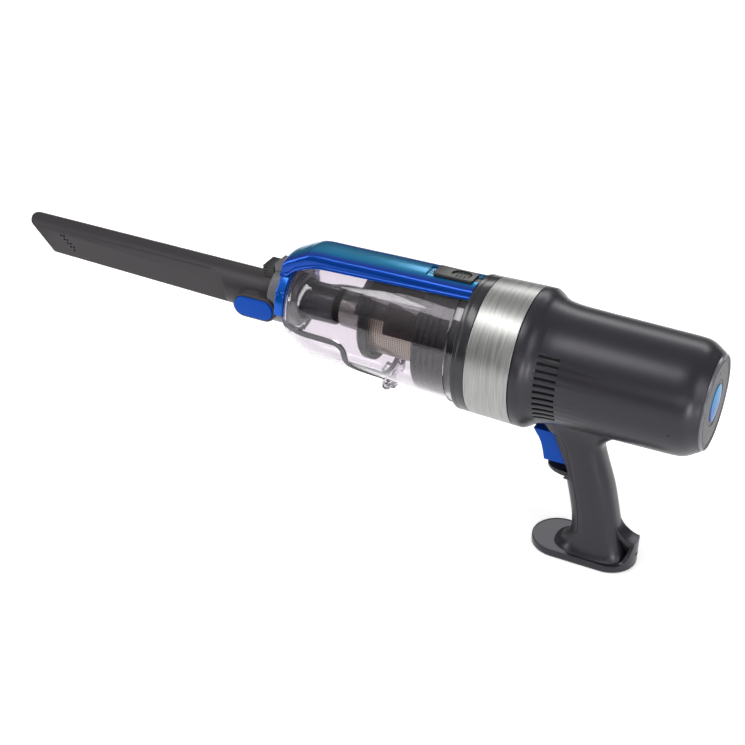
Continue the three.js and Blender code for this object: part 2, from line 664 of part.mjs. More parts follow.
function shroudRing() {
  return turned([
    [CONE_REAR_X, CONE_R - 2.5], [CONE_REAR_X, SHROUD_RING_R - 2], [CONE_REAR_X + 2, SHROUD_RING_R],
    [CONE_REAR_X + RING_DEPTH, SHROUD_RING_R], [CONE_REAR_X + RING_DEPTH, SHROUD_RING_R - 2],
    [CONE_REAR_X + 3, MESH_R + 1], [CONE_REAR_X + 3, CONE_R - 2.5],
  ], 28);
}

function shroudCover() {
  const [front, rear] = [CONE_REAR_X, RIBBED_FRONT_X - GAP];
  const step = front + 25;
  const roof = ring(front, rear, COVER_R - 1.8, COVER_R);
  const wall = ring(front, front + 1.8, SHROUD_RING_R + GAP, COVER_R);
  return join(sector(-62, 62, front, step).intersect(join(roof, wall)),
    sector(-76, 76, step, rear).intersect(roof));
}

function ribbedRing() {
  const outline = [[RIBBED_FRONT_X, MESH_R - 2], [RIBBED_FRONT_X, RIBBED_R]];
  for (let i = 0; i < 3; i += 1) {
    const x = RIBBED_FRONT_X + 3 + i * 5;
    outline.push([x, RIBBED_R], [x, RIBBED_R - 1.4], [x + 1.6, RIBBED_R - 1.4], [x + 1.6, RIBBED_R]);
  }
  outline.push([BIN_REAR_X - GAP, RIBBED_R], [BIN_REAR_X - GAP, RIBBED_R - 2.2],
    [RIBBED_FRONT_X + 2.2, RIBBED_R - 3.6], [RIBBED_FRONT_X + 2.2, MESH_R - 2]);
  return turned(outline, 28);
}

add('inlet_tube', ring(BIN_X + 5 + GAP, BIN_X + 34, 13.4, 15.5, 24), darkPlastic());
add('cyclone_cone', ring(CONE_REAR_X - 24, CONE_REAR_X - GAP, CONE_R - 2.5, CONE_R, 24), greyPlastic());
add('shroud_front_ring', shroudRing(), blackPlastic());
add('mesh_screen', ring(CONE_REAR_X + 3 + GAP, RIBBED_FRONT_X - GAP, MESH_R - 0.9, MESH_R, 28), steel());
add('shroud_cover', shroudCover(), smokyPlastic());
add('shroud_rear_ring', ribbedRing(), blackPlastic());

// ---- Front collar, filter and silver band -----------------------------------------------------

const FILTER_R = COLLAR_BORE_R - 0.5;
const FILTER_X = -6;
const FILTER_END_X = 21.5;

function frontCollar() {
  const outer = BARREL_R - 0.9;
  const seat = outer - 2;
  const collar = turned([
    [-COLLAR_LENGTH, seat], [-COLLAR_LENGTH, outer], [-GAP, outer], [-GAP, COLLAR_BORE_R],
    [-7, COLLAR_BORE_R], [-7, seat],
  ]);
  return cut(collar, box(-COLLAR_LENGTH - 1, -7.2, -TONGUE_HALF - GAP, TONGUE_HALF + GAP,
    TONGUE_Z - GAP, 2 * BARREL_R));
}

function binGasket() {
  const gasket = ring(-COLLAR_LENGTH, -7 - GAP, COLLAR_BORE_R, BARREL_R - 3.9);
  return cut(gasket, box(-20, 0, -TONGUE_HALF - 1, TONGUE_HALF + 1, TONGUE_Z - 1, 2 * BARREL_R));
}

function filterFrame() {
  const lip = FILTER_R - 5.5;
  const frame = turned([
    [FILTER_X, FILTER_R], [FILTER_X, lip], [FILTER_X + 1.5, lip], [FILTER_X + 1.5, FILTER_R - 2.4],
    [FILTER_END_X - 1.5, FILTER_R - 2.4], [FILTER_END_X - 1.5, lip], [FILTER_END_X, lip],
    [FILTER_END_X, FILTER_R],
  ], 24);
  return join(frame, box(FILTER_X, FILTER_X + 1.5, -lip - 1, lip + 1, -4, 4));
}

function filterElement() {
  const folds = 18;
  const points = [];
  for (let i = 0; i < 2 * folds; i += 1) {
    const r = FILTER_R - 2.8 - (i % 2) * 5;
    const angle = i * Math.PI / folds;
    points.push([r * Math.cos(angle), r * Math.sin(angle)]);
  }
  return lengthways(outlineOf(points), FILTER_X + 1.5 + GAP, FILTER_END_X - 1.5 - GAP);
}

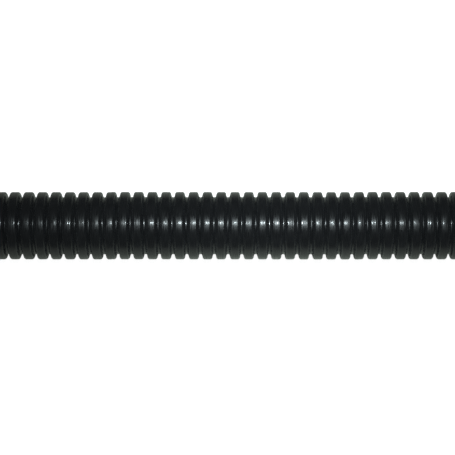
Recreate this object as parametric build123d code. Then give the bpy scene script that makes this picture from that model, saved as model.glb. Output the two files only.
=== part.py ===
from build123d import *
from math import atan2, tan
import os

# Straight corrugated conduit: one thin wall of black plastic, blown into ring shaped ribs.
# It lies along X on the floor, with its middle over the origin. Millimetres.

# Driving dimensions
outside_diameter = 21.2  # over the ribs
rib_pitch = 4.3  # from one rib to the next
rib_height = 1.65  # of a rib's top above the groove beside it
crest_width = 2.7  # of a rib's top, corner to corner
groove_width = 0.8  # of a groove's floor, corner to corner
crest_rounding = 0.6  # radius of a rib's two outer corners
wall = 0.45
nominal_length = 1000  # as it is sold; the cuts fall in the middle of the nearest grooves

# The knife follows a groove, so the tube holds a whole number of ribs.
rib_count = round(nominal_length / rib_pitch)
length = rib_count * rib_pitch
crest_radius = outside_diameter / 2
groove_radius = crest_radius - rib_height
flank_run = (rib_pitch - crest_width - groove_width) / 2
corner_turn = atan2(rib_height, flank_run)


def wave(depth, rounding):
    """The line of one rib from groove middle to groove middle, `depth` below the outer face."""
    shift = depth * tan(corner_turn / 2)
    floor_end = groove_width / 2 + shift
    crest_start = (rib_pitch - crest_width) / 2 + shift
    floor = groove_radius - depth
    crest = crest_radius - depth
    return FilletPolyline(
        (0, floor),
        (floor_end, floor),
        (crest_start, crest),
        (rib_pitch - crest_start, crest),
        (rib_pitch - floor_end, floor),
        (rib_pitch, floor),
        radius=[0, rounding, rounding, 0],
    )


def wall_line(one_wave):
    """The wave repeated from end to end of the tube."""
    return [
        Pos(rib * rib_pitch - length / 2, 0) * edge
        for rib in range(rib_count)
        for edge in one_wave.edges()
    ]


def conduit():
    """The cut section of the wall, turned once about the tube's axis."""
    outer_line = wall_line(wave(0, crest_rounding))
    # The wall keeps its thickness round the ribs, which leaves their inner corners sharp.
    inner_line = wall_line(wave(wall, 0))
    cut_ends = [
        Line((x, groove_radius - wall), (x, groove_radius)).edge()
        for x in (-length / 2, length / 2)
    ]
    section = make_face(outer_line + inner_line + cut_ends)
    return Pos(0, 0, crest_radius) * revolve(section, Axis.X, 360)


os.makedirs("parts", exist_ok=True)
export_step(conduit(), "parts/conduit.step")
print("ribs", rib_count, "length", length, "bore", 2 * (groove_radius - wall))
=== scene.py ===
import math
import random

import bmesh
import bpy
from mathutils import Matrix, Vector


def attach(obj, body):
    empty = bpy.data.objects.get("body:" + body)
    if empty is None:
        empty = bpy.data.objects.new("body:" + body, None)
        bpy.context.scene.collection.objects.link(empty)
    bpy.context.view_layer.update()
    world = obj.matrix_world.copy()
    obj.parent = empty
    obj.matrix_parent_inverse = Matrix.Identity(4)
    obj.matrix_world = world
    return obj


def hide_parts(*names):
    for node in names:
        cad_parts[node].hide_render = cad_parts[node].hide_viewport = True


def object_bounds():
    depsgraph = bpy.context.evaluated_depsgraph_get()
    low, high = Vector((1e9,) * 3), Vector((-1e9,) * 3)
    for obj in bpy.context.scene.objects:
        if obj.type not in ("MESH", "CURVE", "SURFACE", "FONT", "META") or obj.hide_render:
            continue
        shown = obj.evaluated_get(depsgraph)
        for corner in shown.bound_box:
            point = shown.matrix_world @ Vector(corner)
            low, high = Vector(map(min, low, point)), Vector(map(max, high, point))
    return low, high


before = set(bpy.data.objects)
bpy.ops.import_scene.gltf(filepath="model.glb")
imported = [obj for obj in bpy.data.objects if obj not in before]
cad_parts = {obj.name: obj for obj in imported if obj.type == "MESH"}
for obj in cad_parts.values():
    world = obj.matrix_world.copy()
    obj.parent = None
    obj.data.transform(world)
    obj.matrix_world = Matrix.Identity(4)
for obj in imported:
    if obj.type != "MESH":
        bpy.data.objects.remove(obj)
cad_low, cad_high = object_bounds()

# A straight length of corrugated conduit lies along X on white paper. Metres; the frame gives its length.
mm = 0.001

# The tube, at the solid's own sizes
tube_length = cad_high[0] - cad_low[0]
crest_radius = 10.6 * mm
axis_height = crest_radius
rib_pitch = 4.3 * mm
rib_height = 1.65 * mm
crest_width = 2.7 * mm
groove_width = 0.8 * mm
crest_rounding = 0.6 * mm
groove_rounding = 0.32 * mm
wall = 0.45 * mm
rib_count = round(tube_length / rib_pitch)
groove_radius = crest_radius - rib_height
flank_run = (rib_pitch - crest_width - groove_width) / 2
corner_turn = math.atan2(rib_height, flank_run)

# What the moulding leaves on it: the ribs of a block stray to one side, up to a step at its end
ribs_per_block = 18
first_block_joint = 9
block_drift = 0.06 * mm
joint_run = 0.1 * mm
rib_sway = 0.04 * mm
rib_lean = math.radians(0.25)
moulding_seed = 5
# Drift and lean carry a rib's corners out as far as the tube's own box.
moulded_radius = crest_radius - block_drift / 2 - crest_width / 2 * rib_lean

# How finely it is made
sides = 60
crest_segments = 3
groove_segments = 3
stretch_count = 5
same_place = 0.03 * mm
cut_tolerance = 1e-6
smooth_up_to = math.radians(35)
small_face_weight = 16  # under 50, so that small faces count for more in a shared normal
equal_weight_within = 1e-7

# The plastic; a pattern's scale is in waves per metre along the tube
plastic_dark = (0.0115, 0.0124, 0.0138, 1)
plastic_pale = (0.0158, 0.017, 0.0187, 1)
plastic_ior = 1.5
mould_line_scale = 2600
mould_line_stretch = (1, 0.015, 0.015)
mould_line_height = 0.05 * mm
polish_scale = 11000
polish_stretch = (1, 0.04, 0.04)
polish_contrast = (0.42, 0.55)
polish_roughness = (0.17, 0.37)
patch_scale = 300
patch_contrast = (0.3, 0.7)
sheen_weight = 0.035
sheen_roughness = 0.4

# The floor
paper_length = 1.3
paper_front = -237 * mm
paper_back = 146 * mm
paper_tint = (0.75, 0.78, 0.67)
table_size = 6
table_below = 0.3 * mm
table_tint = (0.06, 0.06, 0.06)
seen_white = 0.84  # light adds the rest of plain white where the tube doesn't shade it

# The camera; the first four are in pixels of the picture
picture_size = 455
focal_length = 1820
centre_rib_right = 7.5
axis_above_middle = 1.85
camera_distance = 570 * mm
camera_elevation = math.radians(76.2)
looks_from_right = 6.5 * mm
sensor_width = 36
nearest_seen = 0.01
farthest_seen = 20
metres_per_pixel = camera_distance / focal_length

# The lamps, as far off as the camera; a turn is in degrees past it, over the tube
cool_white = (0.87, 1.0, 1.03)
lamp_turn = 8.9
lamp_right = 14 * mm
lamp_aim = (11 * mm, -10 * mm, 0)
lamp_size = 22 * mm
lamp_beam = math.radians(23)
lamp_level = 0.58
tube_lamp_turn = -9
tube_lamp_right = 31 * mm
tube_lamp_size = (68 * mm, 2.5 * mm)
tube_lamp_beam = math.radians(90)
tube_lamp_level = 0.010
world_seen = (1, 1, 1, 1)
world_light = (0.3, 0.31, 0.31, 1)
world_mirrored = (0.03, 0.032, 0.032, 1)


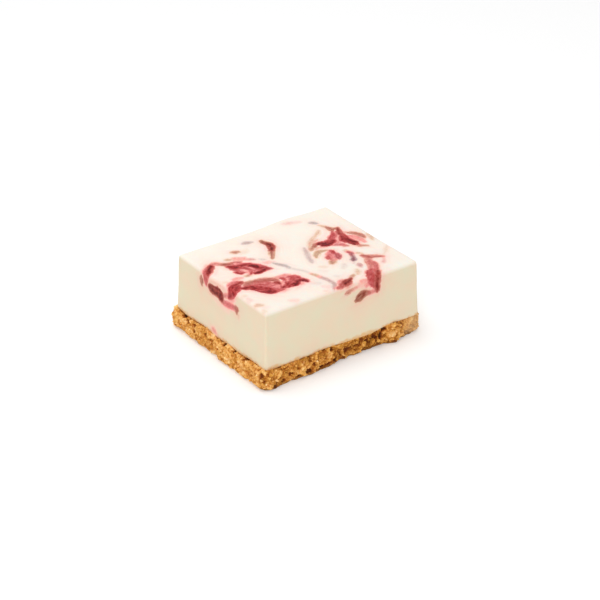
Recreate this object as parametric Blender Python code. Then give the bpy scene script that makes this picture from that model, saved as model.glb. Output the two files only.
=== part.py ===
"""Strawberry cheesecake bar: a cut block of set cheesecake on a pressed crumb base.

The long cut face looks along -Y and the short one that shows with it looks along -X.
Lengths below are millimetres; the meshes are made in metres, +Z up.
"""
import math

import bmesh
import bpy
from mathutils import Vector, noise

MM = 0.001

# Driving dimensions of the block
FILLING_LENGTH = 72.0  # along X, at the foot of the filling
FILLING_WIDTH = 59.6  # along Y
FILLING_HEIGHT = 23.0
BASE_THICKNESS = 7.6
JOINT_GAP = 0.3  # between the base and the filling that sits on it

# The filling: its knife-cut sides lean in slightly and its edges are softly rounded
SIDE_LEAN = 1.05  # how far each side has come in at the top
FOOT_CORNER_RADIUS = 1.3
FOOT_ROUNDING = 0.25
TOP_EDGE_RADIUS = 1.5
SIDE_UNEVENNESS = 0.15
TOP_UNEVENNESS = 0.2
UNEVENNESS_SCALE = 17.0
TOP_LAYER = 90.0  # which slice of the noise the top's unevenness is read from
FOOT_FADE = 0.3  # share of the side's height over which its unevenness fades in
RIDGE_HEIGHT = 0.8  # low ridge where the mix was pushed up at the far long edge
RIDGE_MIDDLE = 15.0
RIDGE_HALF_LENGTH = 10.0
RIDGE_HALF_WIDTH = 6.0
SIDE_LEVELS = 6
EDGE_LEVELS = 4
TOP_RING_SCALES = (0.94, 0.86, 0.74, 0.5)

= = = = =

Instruction:
Only the lines from the one with "floor = groove_radius - depth" to the one with "shown = obj.evaluated_get(depsgraph)" are wanted; extract them exactly, both ends included.

Answer for the task:
    floor = groove_radius - depth
    crest = crest_radius - depth
    return FilletPolyline(
        (0, floor),
        (floor_end, floor),
        (crest_start, crest),
        (rib_pitch - crest_start, crest),
        (rib_pitch - floor_end, floor),
        (rib_pitch, floor),
        radius=[0, rounding, rounding, 0],
    )


def wall_line(one_wave):
    """The wave repeated from end to end of the tube."""
    return [
        Pos(rib * rib_pitch - length / 2, 0) * edge
        for rib in range(rib_count)
        for edge in one_wave.edges()
    ]


def conduit():
    """The cut section of the wall, turned once about the tube's axis."""
    outer_line = wall_line(wave(0, crest_rounding))
    # The wall keeps its thickness round the ribs, which leaves their inner corners sharp.
    inner_line = wall_line(wave(wall, 0))
    cut_ends = [
        Line((x, groove_radius - wall), (x, groove_radius)).edge()
        for x in (-length / 2, length / 2)
    ]
    section = make_face(outer_line + inner_line + cut_ends)
    return Pos(0, 0, crest_radius) * revolve(section, Axis.X, 360)


os.makedirs("parts", exist_ok=True)
export_step(conduit(), "parts/conduit.step")
print("ribs", rib_count, "length", length, "bore", 2 * (groove_radius - wall))
=== scene.py ===
import math
import random

import bmesh
import bpy
from mathutils import Matrix, Vector


def attach(obj, body):
    empty = bpy.data.objects.get("body:" + body)
    if empty is None:
        empty = bpy.data.objects.new("body:" + body, None)
        bpy.context.scene.collection.objects.link(empty)
    bpy.context.view_layer.update()
    world = obj.matrix_world.copy()
    obj.parent = empty
    obj.matrix_parent_inverse = Matrix.Identity(4)
    obj.matrix_world = world
    return obj


def hide_parts(*names):
    for node in names:
        cad_parts[node].hide_render = cad_parts[node].hide_viewport = True


def object_bounds():
    depsgraph = bpy.context.evaluated_depsgraph_get()
    low, high = Vector((1e9,) * 3), Vector((-1e9,) * 3)
    for obj in bpy.context.scene.objects:
        if obj.type not in ("MESH", "CURVE", "SURFACE", "FONT", "META") or obj.hide_render:
            continue
        shown = obj.evaluated_get(depsgraph)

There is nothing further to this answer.